:: INFORMATION SHOWN ::

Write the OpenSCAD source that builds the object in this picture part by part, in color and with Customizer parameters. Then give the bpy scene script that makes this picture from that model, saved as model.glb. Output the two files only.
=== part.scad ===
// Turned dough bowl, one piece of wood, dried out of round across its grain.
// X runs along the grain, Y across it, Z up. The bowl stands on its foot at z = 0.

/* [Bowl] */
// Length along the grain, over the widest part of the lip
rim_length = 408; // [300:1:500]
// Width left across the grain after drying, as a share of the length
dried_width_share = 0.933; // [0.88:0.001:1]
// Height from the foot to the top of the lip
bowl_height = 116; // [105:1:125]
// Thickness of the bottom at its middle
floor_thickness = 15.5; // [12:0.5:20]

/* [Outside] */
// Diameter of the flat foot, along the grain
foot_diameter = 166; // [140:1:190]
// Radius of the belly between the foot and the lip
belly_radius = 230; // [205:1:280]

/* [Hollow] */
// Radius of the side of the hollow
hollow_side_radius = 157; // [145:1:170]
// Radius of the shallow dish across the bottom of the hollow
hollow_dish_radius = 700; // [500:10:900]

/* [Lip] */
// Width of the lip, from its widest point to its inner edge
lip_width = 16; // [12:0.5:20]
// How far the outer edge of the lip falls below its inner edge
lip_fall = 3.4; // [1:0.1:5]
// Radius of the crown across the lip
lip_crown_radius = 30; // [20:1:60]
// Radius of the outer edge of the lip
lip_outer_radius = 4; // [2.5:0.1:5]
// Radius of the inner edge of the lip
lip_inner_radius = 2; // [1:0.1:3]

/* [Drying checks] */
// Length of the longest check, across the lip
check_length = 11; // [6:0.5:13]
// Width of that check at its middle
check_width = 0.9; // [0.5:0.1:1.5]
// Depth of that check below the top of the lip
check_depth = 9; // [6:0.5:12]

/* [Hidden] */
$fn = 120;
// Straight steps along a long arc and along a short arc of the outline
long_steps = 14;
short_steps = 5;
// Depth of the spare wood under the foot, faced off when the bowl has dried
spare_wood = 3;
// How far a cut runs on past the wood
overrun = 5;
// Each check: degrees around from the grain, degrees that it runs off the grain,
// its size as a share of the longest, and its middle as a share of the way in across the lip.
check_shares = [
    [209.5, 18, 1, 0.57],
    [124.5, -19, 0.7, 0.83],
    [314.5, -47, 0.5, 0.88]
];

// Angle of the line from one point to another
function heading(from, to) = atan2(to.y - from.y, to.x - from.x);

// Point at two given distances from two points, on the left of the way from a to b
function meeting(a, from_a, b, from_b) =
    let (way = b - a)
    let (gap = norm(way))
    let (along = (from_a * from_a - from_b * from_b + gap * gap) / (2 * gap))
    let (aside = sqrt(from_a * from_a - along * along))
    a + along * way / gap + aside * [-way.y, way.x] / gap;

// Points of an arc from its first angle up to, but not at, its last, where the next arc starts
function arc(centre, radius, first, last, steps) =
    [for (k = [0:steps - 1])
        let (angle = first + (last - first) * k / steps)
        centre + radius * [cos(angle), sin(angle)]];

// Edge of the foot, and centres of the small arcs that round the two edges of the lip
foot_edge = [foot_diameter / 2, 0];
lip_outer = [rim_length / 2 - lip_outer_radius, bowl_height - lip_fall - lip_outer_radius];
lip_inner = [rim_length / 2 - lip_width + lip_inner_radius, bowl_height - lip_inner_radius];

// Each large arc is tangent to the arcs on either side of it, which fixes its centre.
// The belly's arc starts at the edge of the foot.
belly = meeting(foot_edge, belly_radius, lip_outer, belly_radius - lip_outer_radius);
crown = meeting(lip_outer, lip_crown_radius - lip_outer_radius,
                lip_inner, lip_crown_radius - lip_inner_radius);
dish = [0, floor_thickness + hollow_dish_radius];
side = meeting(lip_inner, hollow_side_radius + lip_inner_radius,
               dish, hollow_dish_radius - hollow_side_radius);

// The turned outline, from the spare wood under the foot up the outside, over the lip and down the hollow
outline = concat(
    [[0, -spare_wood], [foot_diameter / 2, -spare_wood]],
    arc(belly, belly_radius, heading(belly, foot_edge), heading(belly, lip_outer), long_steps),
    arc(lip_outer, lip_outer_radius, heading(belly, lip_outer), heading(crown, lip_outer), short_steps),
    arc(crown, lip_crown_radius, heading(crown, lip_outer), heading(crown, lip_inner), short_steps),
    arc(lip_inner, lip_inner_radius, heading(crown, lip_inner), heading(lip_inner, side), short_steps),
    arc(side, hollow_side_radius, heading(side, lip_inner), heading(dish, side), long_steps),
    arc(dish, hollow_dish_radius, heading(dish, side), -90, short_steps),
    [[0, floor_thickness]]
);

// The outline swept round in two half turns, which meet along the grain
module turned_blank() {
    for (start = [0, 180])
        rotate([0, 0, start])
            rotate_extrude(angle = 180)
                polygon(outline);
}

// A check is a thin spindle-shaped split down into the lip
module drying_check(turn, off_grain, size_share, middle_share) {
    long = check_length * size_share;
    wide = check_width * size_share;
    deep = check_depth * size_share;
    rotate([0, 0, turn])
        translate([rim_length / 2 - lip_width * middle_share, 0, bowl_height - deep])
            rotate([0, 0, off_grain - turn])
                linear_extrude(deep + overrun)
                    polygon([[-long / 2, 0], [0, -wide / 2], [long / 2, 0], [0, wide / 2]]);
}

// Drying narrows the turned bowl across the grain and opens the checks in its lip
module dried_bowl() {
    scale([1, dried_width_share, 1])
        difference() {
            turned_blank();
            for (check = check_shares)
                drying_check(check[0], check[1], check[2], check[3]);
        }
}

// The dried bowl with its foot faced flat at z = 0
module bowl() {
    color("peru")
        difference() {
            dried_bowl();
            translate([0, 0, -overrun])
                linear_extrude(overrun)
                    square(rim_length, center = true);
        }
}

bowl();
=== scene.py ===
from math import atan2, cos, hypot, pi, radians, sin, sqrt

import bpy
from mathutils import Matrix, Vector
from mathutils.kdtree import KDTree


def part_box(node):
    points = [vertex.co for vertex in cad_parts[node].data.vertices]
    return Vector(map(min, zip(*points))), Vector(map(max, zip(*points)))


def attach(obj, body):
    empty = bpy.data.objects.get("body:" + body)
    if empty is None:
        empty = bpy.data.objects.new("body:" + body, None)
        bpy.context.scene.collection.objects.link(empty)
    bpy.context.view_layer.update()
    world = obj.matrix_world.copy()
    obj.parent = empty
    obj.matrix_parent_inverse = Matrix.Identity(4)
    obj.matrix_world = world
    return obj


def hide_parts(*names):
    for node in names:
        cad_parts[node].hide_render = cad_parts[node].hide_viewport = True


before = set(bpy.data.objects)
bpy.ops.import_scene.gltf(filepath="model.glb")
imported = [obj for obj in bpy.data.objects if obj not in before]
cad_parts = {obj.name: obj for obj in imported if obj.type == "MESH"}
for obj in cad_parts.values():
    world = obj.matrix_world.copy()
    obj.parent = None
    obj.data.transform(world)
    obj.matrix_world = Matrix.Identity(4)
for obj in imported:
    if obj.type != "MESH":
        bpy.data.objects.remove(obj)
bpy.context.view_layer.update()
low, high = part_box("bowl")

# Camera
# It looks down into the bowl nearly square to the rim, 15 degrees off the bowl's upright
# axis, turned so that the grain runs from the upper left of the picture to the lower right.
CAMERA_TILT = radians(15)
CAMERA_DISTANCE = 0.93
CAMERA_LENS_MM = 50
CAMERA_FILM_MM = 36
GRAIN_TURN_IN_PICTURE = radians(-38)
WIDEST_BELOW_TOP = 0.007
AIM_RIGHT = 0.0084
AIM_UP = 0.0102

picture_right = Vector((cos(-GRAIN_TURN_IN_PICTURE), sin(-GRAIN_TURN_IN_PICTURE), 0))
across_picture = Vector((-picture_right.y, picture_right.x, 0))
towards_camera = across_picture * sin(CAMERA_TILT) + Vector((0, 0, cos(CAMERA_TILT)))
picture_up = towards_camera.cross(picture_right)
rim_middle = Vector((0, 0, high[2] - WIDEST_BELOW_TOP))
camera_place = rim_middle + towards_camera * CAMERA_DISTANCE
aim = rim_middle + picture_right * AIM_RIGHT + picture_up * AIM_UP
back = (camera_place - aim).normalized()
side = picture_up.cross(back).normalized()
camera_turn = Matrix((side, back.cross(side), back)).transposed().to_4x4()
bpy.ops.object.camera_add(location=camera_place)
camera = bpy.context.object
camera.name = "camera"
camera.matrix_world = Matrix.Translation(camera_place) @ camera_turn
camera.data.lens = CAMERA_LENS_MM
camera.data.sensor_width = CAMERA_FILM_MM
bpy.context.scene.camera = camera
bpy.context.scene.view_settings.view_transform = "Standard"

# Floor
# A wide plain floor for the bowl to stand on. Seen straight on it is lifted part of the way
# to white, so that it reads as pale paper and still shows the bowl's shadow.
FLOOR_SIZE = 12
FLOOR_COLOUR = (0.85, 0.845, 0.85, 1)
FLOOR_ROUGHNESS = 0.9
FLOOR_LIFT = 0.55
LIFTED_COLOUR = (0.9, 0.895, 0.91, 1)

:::

* _SHORT TASK_
Your task is to repeat the lines from the one containing "flat at z = 0" to the one containing "if empty is", both lines included. Leave out every other line.

* _COMPLETED EXERCISE_
// The dried bowl with its foot faced flat at z = 0
module bowl() {
    color("peru")
        difference() {
            dried_bowl();
            translate([0, 0, -overrun])
                linear_extrude(overrun)
                    square(rim_length, center = true);
        }
}

bowl();
=== scene.py ===
from math import atan2, cos, hypot, pi, radians, sin, sqrt

import bpy
from mathutils import Matrix, Vector
from mathutils.kdtree import KDTree


def part_box(node):
    points = [vertex.co for vertex in cad_parts[node].data.vertices]
    return Vector(map(min, zip(*points))), Vector(map(max, zip(*points)))


def attach(obj, body):
    empty = bpy.data.objects.get("body:" + body)
    if empty is None:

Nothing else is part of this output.